This homework uses the modified Parental HIV data set found in Canvas under this assignment. Use this template qmd file.

Part 1: Exploring Imputation Techniques

  1. Identify the amount of missing in the entire data set.
  2. Identify the amount of missing in the 2 Parental bonding and 10 Brief Symptom Inventory scales.
  3. Explore and describe bivariate missing patterns between the parental overprotection subscale and a different scale variable.
  4. Single impute parent_overprotection using the hotdeck(dataset, variable = "var") function in VIM. See vignette("donorImp") for more information.
  5. Multiply impute parent_overprotection using a non-mice based imputation method of your choice that has a random component to it.
    1. Calculate the point estimate \(Q\) and the variance \(U\) from each imputation.
    2. Pool estimates
  6. Comparison of Estimates. Create a summary table and plot containing the point estiamte and 95% CI parental overprotection variable under a) complete case, b) single imputation done in #4, and c) multiple imputation done in #5. Summarize your findings.

Part 2: Multiple Imputation using Chained Equations

  1. Build an better imputation model for parental_overprotection. Do this by imputing the pb01-pb25, then recreate the parental_overprotection scale post-imputation. “Talk me” through your process.
    1. Explore missing data patterns in other (non-scale) variables before you build your model. Not all variables should be considered in the imputation models but be sure to include gender and hookey.
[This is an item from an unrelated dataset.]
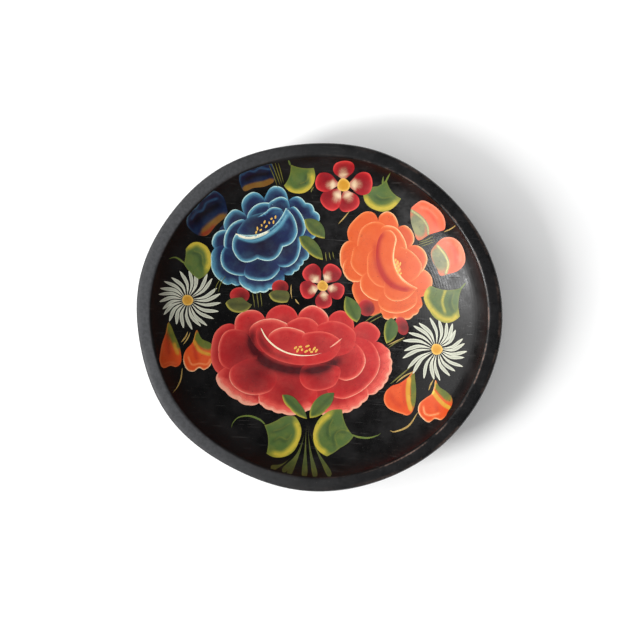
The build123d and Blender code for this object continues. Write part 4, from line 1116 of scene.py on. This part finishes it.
def daisy_tree():
    """Strokes about an eye. Lean is the direction in which they reach less far, up the wall."""
    nodes, given, made = new_group(
        "Daisy", [("Geometry", "Geometry", None), ("Stroke", "Object", None), ("Count", "Int", 21),
                  ("Eye", "Float", 2.6), ("Reach", "Float", 1.0), ("Lean", "Float", 0.0), ("Seed", "Int", 4),
                  ("Finish", "Material", None)], [("Geometry", "Geometry", None)], "GeometryNodeTree")
    spots = nodes.add("GeometryNodeMeshLine", {"Count": given.outputs["Count"]}, mode="OFFSET")
    number = nodes.add("GeometryNodeInputIndex").outputs[0]
    step = nodes.math("DIVIDE", 2 * pi, given.outputs["Count"])
    angle = nodes.math("MULTIPLY", number, step)
    wobble = nodes.add("FunctionNodeRandomValue",
                       {2: -0.055, 3: 0.055, "Seed": given.outputs["Seed"]}).outputs[1]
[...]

Use tables and plots but ensure all output is discussed and don’t create output that won’t be discussed.
    2. Multiply impute this data set between \(m=5\) and \(m=10\) times using MICE. Make sure the imputation models used for each variable are showing in your final output. Adjust any that may not make sense for their variable type.
    3. Update the summary table and plot from Part I and compare how your new model did compared to the others.
  2. After controlling for other measures, what is the effect of gender on the odds a student will skip school? Adjust the model for fit or stability as needed. Report your results in a nice table and/or plot.
    1. Fit this model on the complete cases (no imputation).
    2. Fit this model on the multiply imputed data sets from the prior problem, report the pooled estimates and intervals.
    3. Interpret the effect of gender on playing hookey. Did it change from the complete case model?
    4. Create a plot to compare the results for all coefficients in the model.
    5. What are the biggest differences you notice? Would the inference/interpretation of the effect of any covariate on the odds of a student skipping school change depending on what model you use?